Camera recordings protect rights of China's corruption suspects

Camera recordings protect rights of China's corruption suspects

Dealing with a growing number of cases amid China's anti-corruption campaign, Shanghai prosecutors are making every effort to ensure that "justice is not only done but is seen to be done".

In a recent report delivered to Shanghai's legislators, Chen Xu, the city's chief procurator, said the number of bribery and corruption cases filed in the first half of 2014 grew by 12 per cent year-on-year.

From January 2013 to June 2014, the prosecutor handled 512 duty crime cases involving 643 people, 18 of whom were county level or higher officials.

Wu Sheng, deputy director general of the Shanghai People's Procuratorate's Bureau for Combating Embezzlement and Bribery, said his colleagues have been working more overtime than ever this year.

It's not only the larger number of cases, but also the new interrogation regulations that are adding to prosecutors' workloads. Interrogations must now be done in front of a camera to guarantee their legitimacy.

Since January 2013, under the new criminal law, the entire interrogation process must be recorded in criminal cases that may involve life imprisonment or the death penalty.

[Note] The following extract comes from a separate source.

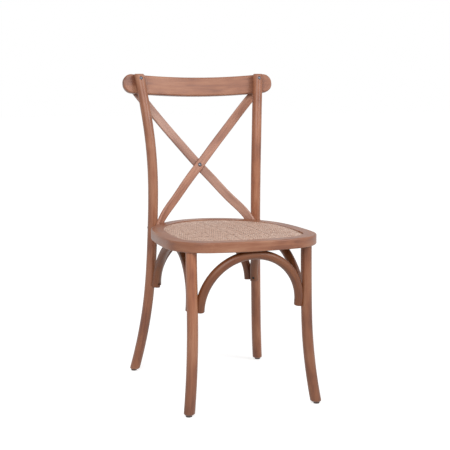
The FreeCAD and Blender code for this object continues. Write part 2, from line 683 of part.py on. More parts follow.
ring = ring.cut(seat_bolts + both_sides([barrel_bore]) + arch_holes + board_holes)
board = board.cut(arch_holes + board_holes + [leg, mirrored(leg)])
right_leg = leg.cut(arch_holes)
left_leg = mirrored(leg).cut(arch_holes)
post_bores = [rail_bolt, top_spot, seat_bolt, low_spot, feet[1][1], feet[3][1]]
for bore in post_bores:
    right_post = right_post.cut(bore)
    left_post = left_post.cut(mirrored(bore))
rail = rail.cut(rail_bolts + both_sides([nut_flat]) + slat_holes)
front_slat = front_slat.cut(seat_bolts + slat_holes + [cross_bolt, cross_flats[0]])
rear_slat = rear_slat.cut(seat_bolts + slat_holes + [cross_bolt, cross_flats[1]])
front_arch = front_arch.cut(arch_holes)
back_arch = back_arch.cut(arch_holes)
right_arch = side_arch.cut(arch_holes)
left_arch = mirrored(side_arch).cut(arch_holes)


# Write one file per node

def write(name, *shapes):
    solids = [solid for shape in shapes for solid in shape.Solids]
    whole = solids[0] if len(solids) == 1 else Part.makeCompound(solids)
    whole.exportStep("parts/" + name + ".step")


os.makedirs("parts", exist_ok=True)
write("seat_ring", ring)
write("seat_board", board)
write("rattan_panel", panel)
write("right_front_leg", right_leg)
write("left_front_leg", left_leg)
write("right_rear_post", right_post)
write("left_rear_post", left_post)
write("top_rail", rail)
write("front_cross_slat", front_slat)
write("rear_cross_slat", rear_slat)
write("front_arch", front_arch)
write("back_arch", back_arch)
write("right_side_arch", right_arch)
write("left_side_arch", left_arch)
write("right_front_glide", front_glide)
write("left_front_glide", mirrored(front_glide))
write("right_rear_glide", rear_glide)
write("left_rear_glide", mirrored(rear_glide))
write("rail_bolts", *rail_bolts)
write("rail_nuts", *rail_nuts)
write("cross_bolt", cross_bolt)
write("cross_nut", cross_nut)
write("seat_bolts", *seat_bolts)
write("barrel_nuts", *barrel_nuts)
write("arch_screws", *arch_screws)
write("slat_screws", *slat_screws)
write("board_screws", *board_screws)
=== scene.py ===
import math

import bpy
import numpy as np
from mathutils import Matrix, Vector


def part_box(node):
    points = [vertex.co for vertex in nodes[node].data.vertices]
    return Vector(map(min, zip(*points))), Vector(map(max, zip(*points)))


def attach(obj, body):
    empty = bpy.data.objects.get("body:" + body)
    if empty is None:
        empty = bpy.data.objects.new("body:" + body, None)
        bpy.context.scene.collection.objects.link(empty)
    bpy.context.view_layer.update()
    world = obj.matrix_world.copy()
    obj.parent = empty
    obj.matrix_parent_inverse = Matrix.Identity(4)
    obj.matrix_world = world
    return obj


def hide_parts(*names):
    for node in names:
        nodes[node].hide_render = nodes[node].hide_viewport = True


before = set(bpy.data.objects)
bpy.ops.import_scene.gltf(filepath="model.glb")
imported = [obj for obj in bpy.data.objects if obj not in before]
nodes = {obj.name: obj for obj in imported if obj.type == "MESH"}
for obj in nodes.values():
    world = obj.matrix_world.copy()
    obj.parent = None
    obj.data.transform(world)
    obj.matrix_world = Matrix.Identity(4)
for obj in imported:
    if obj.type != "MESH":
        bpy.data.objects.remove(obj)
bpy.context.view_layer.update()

# Front legs: round rods of beech, steam-bent to their sweep and tenoned up into the seat ring.
# They are stained walnut brown and sprayed with satin lacquer, which gives soft, wide highlights.
# The grain runs along each rod and follows its bend, because the rod was bent, not sawn.
WOOD_DARK = "#75432f"
WOOD_MID = "#a0694e"
WOOD_LIGHT = "#b9866a"
WOOD_STOPS = [(0.34, WOOD_DARK), (0.5, WOOD_MID), (0.66, WOOD_LIGHT)]
# Sizes of the wood's patterns in metres, and how much each counts in the colour.
# Beech pores are about 0.1 mm wide, too fine to show, so the fibre is drawn 1.6 mm wide.
FIBRE_WIDTH = 0.0016
FIBRE_LENGTH = 0.075
FIBRE_SHARE = 0.2
FIGURE_WIDTH = 0.012
FIGURE_LENGTH = 0.09
FIGURE_SHARE = 0.36
CLOUD_WIDTH = 0.07
CLOUD_LENGTH = 0.112
CLOUD_SHARE = 0.44
FIBRE_DEPTH = 0.0004
# Height in metres at which the painted shade and light towards the floor fades out, just under the seat.
PAINTED_LIGHT_FADE = 0.42
SLICES = 14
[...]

The measure was adopted to protect suspects from torture, but Wu said the tapes have also served as an effective tool in collecting evidence and have prevented suspects from retracting their testimony.

"An upgrade in the anti-corruption storm does not conflict with improvement in human rights protection," Wu said, explaining that suspects' rights have been well-protected by the required recordings.

As of June, more than 3,000 interrogations have been conducted with synchronous sound and video recording, filling more than 6,000 disks. In Shanghai's Baoshan District Procuratorate, each interrogation room has two cameras installed opposite each other, along with a bed on which a suspect can sleep. The walls are padded to prevent suspects from hurting themselves.

Interrogation in front of a camera has challenged prosecutors' ability to obtain verbal confessions, said Wu. "We must now collect enough evidence before going into interrogation," he said.